## PROBLEM DESCRIPTION
Please give the listing again in its entirety, exactly as written.

## INFORMATION SHOWN
^^^^
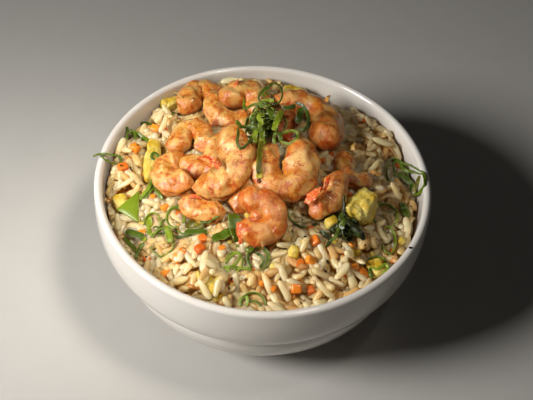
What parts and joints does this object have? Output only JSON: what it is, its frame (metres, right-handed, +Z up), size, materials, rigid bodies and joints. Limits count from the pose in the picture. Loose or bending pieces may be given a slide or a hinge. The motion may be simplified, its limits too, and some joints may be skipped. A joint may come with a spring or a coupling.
{
  "type": "bowl of fried rice with shrimps",
  "caption": "White glazed bowl filled with a dome of fried rice with egg, diced carrot and spring onion, topped with a pile of curled pink shrimps and a heap of green onion shreds",
  "frame": {"origin": "middle of the bowl's foot, on the surface that it stands on", "axes": "+Z up, +X to the right and +Y to the back of the serving as it is looked at from the front"},
  "size_m": [0.166, 0.166, 0.0981],
  "materials": {
    "porcelain": "white glaze, glossy, slightly warm",
    "rice": "cooked grains, cream, moist and slightly see-through, with a thin film of oil",
    "shrimp": "cooked shrimp flesh, orange and cream with red streaks, wet gloss",
    "onion": "spring onion green, moist and satin, paler at the cut edges",
    "pod": "light green pod, satin",
    "herb": "dark soft leaf, moist",
    "egg": "scrambled egg, yellow, moist",
    "carrot": "diced carrot, orange, moist"
  },
  "bodies": {
    "root": {"bowl": "porcelain", "egg_back": "egg", "egg_back_left": "egg", "egg_front_left": "egg", "egg_left_long": "egg", "egg_left_low": "egg", "egg_right": "egg", "egg_right_low": "egg", "egg_right_small": "egg", "herb_cluster": "herb", "onion_curl_back_left": "onion", "onion_curl_front_right": "onion", "onion_curl_rim": "onion", "onion_fold_back": "onion", "onion_fold_left": "onion", "onion_fold_right": "onion", "onion_leaf_front": "onion", "onion_leaf_low": "onion", "onion_leaf_right": "onion", "onion_loop_back_right": "onion", "onion_loop_right": "onion", "onion_pile": "onion", "onion_ring_egg": "onion", "onion_ring_far_left": "onion", "onion_ring_front": "onion", "onion_ring_front_mid": "onion", "onion_ring_left": "onion", "onion_ring_mid_left": "onion", "onion_ring_right": "onion", "onion_ring_rim": "onion", "onion_strip_level": "onion", "onion_strip_side": "onion", "onion_strip_upright": "onion", "pod_piece": "pod", "rice": "rice", "shrimp_back_left": "shrimp", "shrimp_back_mid": "shrimp", "shrimp_back_right": "shrimp", "shrimp_centre": "shrimp", "shrimp_far_right": "shrimp", "shrimp_front": "shrimp", "shrimp_left": "shrimp", "shrimp_left_low": "shrimp", "shrimp_right": "shrimp", "shrimp_right_front": "shrimp", "shrimp_under_back": "shrimp", "shrimp_under_centre": "shrimp", "shrimp_under_left": "shrimp", "shrimp_under_middle": "shrimp"}
  },
  "joints": []
}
^^^^
## CORRECT RESPONSE
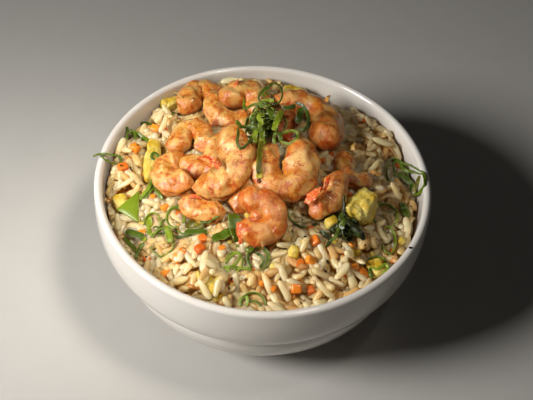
What parts and joints does this object have? Output only JSON: what it is, its frame (metres, right-handed, +Z up), size, materials, rigid bodies and joints. Limits count from the pose in the picture. Loose or bending pieces may be given a slide or a hinge. The motion may be simplified, its limits too, and some joints may be skipped. A joint may come with a spring or a coupling.
{
  "type": "bowl of fried rice with shrimps",
  "caption": "White glazed bowl filled with a dome of fried rice with egg, diced carrot and spring onion, topped with a pile of curled pink shrimps and a heap of green onion shreds",
  "frame": {"origin": "middle of the bowl's foot, on the surface that it stands on", "axes": "+Z up, +X to the right and +Y to the back of the serving as it is looked at from the front"},
  "size_m": [0.166, 0.166, 0.0981],
  "materials": {
    "porcelain": "white glaze, glossy, slightly warm",
    "rice": "cooked grains, cream, moist and slightly see-through, with a thin film of oil",
    "shrimp": "cooked shrimp flesh, orange and cream with red streaks, wet gloss",
    "onion": "spring onion green, moist and satin, paler at the cut edges",
    "pod": "light green pod, satin",
    "herb": "dark soft leaf, moist",
    "egg": "scrambled egg, yellow, moist",
    "carrot": "diced carrot, orange, moist"
  },
  "bodies": {
    "root": {"bowl": "porcelain", "egg_back": "egg", "egg_back_left": "egg", "egg_front_left": "egg", "egg_left_long": "egg", "egg_left_low": "egg", "egg_right": "egg", "egg_right_low": "egg", "egg_right_small": "egg", "herb_cluster": "herb", "onion_curl_back_left": "onion", "onion_curl_front_right": "onion", "onion_curl_rim": "onion", "onion_fold_back": "onion", "onion_fold_left": "onion", "onion_fold_right": "onion", "onion_leaf_front": "onion", "onion_leaf_low": "onion", "onion_leaf_right": "onion", "onion_loop_back_right": "onion", "onion_loop_right": "onion", "onion_pile": "onion", "onion_ring_egg": "onion", "onion_ring_far_left": "onion", "onion_ring_front": "onion", "onion_ring_front_mid": "onion", "onion_ring_left": "onion", "onion_ring_mid_left": "onion", "onion_ring_right": "onion", "onion_ring_rim": "onion", "onion_strip_level": "onion", "onion_strip_side": "onion", "onion_strip_upright": "onion", "pod_piece": "pod", "rice": "rice", "shrimp_back_left": "shrimp", "shrimp_back_mid": "shrimp", "shrimp_back_right": "shrimp", "shrimp_centre": "shrimp", "shrimp_far_right": "shrimp", "shrimp_front": "shrimp", "shrimp_left": "shrimp", "shrimp_left_low": "shrimp", "shrimp_right": "shrimp", "shrimp_right_front": "shrimp", "shrimp_under_back": "shrimp", "shrimp_under_centre": "shrimp", "shrimp_under_left": "shrimp", "shrimp_under_middle": "shrimp"}
  },
  "joints": []
}